▶ [Task prompt]
Among the entries below, find the line with "placed() lever_bar();", then quote it and each following line up to and including the line with "obj.parent = rigid_bodies[body]", and nothing else.

▶ [Provided records]
---
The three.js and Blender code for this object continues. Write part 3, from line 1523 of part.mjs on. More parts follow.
---
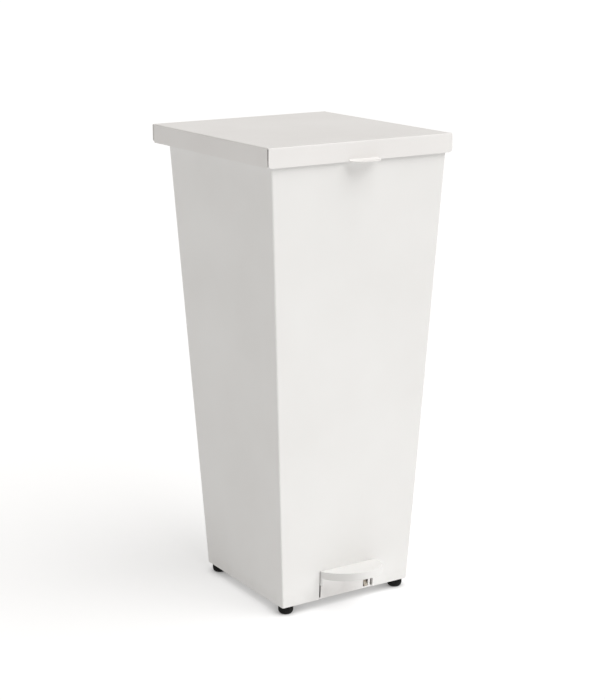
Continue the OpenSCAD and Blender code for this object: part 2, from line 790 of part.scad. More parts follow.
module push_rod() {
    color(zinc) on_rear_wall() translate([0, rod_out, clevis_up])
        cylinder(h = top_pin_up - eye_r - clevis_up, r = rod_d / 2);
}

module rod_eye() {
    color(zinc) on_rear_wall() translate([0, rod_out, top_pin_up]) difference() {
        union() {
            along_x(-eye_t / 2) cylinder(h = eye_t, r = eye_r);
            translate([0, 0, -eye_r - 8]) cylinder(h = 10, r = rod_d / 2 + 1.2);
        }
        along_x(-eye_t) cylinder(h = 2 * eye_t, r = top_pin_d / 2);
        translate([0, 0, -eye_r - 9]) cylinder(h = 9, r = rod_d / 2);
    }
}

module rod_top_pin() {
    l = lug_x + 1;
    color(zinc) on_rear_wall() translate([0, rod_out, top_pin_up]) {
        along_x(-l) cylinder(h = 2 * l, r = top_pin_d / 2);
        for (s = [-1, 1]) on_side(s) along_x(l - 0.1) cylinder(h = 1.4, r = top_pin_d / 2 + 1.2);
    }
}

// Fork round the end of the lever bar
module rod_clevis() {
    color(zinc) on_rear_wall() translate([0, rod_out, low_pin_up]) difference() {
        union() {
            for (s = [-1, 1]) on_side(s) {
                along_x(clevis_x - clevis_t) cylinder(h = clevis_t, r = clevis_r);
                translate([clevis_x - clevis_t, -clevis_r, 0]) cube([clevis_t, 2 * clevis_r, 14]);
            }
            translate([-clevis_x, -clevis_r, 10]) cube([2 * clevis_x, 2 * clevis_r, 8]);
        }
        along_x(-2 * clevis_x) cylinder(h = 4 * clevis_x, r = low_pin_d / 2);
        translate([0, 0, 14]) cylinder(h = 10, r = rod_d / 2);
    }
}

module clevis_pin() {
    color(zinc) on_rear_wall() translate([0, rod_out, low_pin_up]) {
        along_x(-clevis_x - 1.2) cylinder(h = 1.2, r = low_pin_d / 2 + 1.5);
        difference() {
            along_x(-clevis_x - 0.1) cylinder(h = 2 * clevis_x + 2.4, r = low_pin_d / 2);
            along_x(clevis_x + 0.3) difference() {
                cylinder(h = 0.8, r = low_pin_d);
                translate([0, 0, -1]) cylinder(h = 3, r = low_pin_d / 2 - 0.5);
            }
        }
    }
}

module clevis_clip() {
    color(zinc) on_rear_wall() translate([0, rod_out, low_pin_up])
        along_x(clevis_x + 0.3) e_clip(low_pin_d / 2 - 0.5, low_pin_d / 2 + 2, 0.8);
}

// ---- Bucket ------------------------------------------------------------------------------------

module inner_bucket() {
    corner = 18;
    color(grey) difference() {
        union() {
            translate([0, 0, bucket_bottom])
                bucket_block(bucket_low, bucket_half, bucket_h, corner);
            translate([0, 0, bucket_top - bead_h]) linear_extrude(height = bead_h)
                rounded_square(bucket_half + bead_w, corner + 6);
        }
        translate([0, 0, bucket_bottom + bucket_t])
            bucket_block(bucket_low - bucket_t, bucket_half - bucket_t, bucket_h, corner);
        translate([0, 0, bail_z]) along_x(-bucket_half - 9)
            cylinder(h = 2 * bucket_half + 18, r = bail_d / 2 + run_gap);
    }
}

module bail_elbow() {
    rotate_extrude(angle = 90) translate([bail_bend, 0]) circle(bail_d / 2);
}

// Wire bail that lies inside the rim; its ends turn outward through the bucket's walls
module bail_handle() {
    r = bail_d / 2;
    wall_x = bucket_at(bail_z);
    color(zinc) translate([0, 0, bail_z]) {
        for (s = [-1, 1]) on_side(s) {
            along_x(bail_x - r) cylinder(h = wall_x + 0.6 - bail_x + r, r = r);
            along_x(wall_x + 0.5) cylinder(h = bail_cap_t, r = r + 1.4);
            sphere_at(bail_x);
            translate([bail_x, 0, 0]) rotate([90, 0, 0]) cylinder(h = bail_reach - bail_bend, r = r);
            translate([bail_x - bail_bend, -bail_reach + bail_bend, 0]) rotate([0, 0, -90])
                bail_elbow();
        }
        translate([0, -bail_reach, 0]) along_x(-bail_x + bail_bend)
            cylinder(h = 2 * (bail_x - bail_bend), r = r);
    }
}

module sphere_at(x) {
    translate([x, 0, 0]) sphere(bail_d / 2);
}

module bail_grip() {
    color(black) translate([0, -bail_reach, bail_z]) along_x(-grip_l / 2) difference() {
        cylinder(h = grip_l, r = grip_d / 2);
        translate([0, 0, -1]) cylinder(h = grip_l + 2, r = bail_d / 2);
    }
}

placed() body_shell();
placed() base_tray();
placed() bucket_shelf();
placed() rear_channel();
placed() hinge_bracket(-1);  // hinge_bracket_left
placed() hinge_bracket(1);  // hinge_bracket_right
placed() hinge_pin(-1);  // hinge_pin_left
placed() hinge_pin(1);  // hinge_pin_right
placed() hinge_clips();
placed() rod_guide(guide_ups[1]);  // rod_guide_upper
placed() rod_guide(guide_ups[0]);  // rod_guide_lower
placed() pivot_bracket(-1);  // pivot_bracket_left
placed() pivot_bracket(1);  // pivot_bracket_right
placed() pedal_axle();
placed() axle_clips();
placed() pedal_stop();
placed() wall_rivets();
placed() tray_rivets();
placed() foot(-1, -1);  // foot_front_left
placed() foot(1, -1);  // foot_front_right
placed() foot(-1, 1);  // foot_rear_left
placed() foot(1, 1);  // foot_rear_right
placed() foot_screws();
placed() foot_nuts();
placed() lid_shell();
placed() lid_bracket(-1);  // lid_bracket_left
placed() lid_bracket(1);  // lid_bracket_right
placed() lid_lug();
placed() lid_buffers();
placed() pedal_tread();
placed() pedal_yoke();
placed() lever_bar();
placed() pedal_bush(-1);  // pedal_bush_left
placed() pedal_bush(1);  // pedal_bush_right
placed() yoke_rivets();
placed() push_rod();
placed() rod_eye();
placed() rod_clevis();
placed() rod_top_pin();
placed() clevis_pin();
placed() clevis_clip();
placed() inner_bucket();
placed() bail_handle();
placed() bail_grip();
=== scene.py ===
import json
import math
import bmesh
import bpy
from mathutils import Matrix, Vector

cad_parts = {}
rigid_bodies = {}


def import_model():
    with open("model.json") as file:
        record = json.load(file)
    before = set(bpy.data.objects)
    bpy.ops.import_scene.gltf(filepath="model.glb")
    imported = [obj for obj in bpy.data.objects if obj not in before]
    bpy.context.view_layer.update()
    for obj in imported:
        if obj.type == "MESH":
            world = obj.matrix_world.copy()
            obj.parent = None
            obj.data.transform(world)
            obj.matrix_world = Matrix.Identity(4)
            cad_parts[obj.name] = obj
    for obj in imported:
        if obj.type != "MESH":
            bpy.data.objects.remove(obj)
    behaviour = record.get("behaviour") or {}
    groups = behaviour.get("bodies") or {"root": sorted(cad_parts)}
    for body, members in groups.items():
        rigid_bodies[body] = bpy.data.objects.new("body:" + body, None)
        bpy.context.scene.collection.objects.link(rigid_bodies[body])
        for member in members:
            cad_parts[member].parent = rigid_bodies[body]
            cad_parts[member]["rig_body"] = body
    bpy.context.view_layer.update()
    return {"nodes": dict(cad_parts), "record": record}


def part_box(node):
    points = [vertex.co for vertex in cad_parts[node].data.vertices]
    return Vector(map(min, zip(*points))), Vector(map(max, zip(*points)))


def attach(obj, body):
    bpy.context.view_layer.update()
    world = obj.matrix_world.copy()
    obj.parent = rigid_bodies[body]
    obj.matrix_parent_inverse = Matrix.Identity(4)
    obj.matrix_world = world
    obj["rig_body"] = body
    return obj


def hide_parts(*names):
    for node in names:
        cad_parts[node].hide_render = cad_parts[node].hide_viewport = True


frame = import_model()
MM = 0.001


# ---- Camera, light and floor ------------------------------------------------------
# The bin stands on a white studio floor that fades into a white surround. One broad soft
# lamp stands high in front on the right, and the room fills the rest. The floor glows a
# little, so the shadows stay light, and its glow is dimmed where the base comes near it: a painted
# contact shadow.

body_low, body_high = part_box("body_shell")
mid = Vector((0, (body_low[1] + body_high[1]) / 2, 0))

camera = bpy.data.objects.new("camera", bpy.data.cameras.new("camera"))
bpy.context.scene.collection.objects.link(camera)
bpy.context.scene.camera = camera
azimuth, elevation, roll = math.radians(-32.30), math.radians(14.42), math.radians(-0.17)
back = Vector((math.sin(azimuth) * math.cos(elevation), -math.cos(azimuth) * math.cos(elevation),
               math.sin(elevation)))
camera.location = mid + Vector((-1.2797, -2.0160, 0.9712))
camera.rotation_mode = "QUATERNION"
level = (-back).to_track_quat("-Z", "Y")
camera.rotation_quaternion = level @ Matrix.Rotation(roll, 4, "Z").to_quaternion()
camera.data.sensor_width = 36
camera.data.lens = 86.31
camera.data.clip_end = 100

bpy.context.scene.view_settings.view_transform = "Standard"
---
▶ [Output]
placed() lever_bar();
placed() pedal_bush(-1);  // pedal_bush_left
placed() pedal_bush(1);  // pedal_bush_right
placed() yoke_rivets();
placed() push_rod();
placed() rod_eye();
placed() rod_clevis();
placed() rod_top_pin();
placed() clevis_pin();
placed() clevis_clip();
placed() inner_bucket();
placed() bail_handle();
placed() bail_grip();
=== scene.py ===
import json
import math
import bmesh
import bpy
from mathutils import Matrix, Vector

cad_parts = {}
rigid_bodies = {}


def import_model():
    with open("model.json") as file:
        record = json.load(file)
    before = set(bpy.data.objects)
    bpy.ops.import_scene.gltf(filepath="model.glb")
    imported = [obj for obj in bpy.data.objects if obj not in before]
    bpy.context.view_layer.update()
    for obj in imported:
        if obj.type == "MESH":
            world = obj.matrix_world.copy()
            obj.parent = None
            obj.data.transform(world)
            obj.matrix_world = Matrix.Identity(4)
            cad_parts[obj.name] = obj
    for obj in imported:
        if obj.type != "MESH":
            bpy.data.objects.remove(obj)
    behaviour = record.get("behaviour") or {}
    groups = behaviour.get("bodies") or {"root": sorted(cad_parts)}
    for body, members in groups.items():
        rigid_bodies[body] = bpy.data.objects.new("body:" + body, None)
        bpy.context.scene.collection.objects.link(rigid_bodies[body])
        for member in members:
            cad_parts[member].parent = rigid_bodies[body]
            cad_parts[member]["rig_body"] = body
    bpy.context.view_layer.update()
    return {"nodes": dict(cad_parts), "record": record}


def part_box(node):
    points = [vertex.co for vertex in cad_parts[node].data.vertices]
    return Vector(map(min, zip(*points))), Vector(map(max, zip(*points)))


def attach(obj, body):
    bpy.context.view_layer.update()
    world = obj.matrix_world.copy()
    obj.parent = rigid_bodies[body]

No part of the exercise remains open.